Directions:
Where a line contains the word "overall", copy that line.

Supplied data:

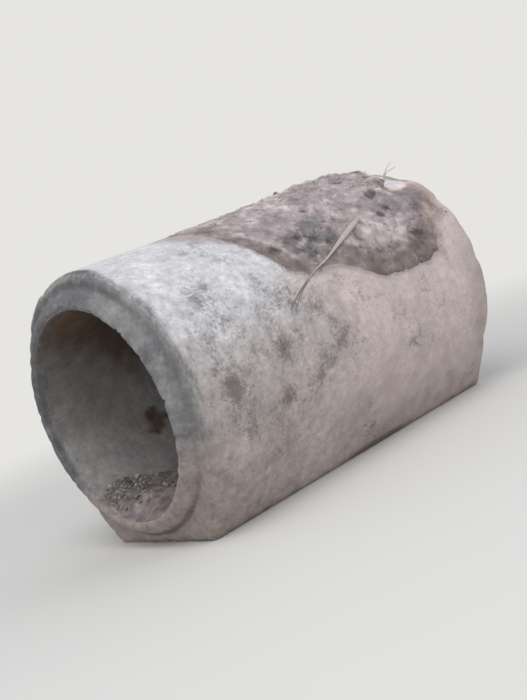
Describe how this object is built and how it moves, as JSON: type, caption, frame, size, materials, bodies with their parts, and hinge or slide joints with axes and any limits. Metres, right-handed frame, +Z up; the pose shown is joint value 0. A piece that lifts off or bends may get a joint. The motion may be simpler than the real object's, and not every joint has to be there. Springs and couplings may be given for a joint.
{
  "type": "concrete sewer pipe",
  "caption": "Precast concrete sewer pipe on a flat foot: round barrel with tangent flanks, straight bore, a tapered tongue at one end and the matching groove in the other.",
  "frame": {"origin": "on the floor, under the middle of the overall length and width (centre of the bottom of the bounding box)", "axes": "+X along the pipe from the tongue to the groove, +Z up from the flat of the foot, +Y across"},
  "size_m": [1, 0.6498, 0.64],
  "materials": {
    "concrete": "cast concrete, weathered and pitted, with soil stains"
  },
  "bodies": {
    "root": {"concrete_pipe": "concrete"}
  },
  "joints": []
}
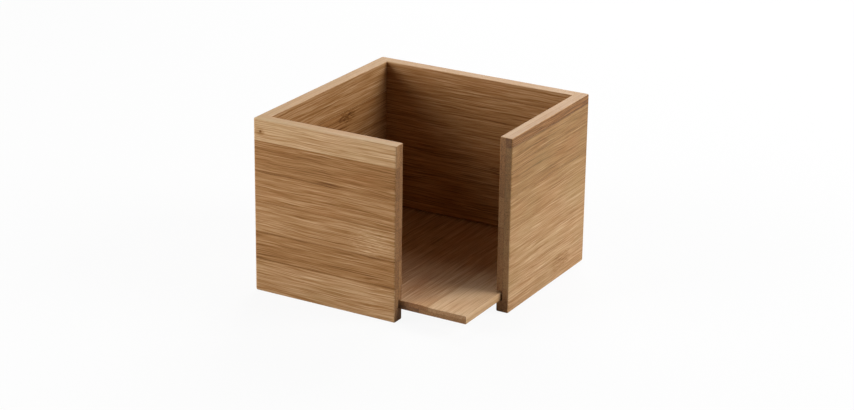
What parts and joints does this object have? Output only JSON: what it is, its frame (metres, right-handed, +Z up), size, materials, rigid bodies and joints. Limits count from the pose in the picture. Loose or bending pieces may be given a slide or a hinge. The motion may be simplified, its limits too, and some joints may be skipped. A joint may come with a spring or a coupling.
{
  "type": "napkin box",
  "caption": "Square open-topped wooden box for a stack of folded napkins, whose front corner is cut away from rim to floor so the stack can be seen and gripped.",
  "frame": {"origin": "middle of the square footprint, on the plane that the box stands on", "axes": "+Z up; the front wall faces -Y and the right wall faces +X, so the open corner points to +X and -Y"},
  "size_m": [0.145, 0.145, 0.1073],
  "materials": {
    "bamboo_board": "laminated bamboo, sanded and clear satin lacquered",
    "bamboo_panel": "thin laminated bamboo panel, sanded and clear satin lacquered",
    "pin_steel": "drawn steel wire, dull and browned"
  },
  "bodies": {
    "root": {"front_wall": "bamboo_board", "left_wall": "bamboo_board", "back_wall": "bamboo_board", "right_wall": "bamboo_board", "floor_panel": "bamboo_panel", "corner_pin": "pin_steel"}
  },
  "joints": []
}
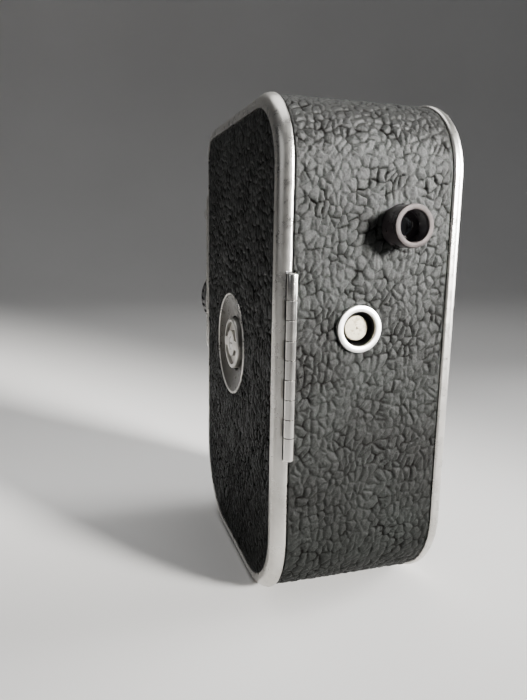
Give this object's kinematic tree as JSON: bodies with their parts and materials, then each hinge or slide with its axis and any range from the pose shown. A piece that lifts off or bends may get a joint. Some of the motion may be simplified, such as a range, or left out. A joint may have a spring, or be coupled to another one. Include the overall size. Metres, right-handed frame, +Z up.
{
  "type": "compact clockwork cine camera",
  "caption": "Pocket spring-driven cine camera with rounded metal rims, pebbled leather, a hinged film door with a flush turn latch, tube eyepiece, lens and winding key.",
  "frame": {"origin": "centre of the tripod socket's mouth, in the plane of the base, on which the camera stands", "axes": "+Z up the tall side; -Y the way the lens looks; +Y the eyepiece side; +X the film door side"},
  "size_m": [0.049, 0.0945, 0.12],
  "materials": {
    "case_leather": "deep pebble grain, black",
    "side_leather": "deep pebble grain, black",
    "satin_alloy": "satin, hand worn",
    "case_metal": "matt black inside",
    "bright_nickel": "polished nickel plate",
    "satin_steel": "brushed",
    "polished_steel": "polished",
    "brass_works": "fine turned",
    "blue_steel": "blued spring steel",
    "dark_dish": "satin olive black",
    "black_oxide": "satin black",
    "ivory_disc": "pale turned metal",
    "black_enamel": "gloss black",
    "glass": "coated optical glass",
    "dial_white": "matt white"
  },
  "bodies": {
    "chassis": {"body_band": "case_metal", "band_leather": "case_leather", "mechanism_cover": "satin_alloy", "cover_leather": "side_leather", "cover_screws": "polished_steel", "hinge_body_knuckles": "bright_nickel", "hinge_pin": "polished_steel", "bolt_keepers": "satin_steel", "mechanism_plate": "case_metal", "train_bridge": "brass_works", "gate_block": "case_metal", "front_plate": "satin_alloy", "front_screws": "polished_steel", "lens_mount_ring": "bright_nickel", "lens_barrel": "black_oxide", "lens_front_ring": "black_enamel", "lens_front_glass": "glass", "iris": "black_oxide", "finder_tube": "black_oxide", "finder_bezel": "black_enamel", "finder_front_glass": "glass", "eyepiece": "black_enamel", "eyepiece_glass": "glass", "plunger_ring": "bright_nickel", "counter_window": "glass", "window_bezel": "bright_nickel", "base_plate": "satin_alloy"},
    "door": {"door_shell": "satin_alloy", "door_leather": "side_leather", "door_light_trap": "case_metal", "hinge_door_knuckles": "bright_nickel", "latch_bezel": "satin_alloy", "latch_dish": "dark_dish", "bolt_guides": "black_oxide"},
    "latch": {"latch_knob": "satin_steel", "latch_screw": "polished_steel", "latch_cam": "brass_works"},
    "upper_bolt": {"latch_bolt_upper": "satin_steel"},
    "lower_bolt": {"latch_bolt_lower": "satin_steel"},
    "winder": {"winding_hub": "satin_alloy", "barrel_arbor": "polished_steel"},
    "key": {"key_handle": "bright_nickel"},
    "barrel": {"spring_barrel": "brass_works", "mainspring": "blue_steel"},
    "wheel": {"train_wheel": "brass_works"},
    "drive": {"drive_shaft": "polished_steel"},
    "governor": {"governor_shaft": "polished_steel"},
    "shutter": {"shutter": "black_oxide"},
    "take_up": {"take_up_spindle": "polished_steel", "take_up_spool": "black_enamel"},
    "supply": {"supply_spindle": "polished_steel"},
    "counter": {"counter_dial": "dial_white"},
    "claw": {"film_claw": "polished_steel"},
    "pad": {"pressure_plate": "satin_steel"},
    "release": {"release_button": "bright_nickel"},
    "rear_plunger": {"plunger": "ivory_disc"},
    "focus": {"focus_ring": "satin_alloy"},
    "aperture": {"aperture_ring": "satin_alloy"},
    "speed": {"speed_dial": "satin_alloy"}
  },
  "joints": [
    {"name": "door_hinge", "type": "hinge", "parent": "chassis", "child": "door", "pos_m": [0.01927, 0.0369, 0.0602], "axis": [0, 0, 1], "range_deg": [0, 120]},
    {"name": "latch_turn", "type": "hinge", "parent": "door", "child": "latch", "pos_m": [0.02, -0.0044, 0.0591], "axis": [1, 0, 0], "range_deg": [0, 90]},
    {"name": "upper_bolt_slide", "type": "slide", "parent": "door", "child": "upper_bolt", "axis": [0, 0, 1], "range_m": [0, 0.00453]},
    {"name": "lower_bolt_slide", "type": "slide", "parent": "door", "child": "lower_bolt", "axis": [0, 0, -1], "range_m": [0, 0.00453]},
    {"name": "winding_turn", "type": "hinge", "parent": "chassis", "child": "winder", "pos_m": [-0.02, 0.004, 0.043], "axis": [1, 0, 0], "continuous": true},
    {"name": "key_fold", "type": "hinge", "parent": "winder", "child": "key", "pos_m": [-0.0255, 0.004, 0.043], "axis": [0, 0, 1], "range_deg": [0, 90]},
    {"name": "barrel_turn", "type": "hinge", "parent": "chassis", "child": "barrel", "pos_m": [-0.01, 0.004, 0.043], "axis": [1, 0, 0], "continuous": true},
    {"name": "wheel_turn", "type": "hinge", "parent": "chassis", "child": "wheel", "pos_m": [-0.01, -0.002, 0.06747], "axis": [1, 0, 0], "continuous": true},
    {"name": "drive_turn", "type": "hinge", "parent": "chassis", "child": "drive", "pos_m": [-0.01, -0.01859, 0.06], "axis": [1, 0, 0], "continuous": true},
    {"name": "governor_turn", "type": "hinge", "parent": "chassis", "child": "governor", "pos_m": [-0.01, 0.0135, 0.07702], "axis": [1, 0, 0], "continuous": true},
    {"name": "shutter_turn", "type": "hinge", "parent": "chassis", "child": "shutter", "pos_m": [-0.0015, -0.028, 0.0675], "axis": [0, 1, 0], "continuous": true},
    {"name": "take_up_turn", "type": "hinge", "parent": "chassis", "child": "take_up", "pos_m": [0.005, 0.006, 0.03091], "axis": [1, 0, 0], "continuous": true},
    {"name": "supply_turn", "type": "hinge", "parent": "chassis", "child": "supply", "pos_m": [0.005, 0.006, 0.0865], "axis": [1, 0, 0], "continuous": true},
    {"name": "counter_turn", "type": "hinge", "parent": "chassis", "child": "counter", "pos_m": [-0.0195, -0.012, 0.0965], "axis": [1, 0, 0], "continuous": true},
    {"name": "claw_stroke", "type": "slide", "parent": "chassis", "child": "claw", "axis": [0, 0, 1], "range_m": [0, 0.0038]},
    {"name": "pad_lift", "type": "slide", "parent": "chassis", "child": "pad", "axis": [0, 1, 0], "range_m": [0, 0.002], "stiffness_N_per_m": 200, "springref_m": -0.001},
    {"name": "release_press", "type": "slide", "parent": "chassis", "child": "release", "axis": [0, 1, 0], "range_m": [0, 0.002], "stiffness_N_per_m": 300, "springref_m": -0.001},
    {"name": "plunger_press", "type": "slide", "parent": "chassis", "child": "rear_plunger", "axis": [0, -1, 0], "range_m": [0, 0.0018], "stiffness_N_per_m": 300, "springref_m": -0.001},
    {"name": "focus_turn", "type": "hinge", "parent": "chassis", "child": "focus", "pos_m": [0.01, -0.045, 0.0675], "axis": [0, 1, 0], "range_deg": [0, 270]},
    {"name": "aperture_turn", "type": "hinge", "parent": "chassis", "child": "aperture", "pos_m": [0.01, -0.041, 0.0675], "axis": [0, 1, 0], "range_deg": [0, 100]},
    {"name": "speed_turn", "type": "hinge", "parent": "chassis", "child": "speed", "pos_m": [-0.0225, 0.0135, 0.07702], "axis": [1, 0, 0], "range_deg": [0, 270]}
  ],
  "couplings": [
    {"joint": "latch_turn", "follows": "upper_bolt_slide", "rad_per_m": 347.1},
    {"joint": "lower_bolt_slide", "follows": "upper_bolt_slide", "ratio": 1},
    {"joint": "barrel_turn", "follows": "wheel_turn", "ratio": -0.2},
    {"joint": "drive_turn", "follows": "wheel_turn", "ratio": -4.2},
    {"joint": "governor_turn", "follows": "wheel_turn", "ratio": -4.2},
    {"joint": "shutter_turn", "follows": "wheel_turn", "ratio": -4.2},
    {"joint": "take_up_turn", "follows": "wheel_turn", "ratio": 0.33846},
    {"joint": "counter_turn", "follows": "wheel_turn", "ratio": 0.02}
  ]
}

...

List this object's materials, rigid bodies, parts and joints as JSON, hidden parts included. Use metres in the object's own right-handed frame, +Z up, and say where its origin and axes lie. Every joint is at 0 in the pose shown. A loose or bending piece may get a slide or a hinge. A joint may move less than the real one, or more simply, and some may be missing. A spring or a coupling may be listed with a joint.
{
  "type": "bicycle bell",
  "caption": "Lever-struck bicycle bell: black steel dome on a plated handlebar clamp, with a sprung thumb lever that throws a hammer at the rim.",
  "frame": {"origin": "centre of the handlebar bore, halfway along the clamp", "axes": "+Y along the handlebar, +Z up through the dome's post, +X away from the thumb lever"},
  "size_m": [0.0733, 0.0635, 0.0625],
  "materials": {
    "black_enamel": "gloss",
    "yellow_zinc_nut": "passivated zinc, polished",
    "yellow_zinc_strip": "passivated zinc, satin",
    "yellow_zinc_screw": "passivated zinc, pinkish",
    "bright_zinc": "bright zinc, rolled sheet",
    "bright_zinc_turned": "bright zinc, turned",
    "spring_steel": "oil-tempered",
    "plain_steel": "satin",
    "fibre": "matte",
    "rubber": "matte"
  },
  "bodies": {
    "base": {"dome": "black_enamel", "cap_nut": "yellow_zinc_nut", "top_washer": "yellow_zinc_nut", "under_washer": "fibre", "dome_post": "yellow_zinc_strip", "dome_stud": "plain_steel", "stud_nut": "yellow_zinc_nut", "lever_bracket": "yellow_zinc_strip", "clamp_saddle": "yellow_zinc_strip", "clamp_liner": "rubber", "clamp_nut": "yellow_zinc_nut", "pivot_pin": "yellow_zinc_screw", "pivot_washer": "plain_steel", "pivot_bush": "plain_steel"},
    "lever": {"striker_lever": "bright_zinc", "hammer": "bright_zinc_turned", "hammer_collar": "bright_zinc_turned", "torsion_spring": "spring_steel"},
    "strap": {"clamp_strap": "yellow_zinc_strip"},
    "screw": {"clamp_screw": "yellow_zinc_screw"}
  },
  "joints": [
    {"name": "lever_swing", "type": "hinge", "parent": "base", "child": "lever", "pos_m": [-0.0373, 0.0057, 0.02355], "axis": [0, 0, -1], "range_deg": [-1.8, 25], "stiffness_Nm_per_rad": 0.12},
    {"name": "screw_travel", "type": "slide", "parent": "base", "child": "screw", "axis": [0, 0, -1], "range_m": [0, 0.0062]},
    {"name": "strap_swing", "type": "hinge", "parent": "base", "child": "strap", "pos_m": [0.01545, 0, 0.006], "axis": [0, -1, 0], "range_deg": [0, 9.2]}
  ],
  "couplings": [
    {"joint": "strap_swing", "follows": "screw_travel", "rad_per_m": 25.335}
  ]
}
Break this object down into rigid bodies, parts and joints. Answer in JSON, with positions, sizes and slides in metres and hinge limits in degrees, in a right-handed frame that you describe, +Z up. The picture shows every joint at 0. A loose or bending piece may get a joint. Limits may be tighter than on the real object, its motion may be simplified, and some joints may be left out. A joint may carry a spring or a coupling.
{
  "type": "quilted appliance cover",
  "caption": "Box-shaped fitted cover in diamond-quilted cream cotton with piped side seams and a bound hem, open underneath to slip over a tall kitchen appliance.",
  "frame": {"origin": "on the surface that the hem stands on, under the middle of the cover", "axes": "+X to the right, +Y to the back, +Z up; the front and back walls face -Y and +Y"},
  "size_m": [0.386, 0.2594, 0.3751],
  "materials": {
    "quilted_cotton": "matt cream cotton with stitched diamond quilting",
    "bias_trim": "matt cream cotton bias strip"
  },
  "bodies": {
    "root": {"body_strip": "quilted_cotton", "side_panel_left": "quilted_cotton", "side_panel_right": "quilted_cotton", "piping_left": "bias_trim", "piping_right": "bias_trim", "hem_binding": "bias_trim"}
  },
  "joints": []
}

Correct result:
  "frame": {"origin": "on the floor, under the middle of the overall length and width (centre of the bottom of the bounding box)", "axes": "+X along the pipe from the tongue to the groove, +Z up from the flat of the foot, +Y across"},
Give this object's kinematic tree as JSON: bodies with their parts and materials, then each hinge or slide with its axis and any range from the pose shown. A piece that lifts off or bends may get a joint. Some of the motion may be simplified, such as a range, or left out. A joint may have a spring, or be coupled to another one. Include the overall size. Metres, right-handed frame, +Z up.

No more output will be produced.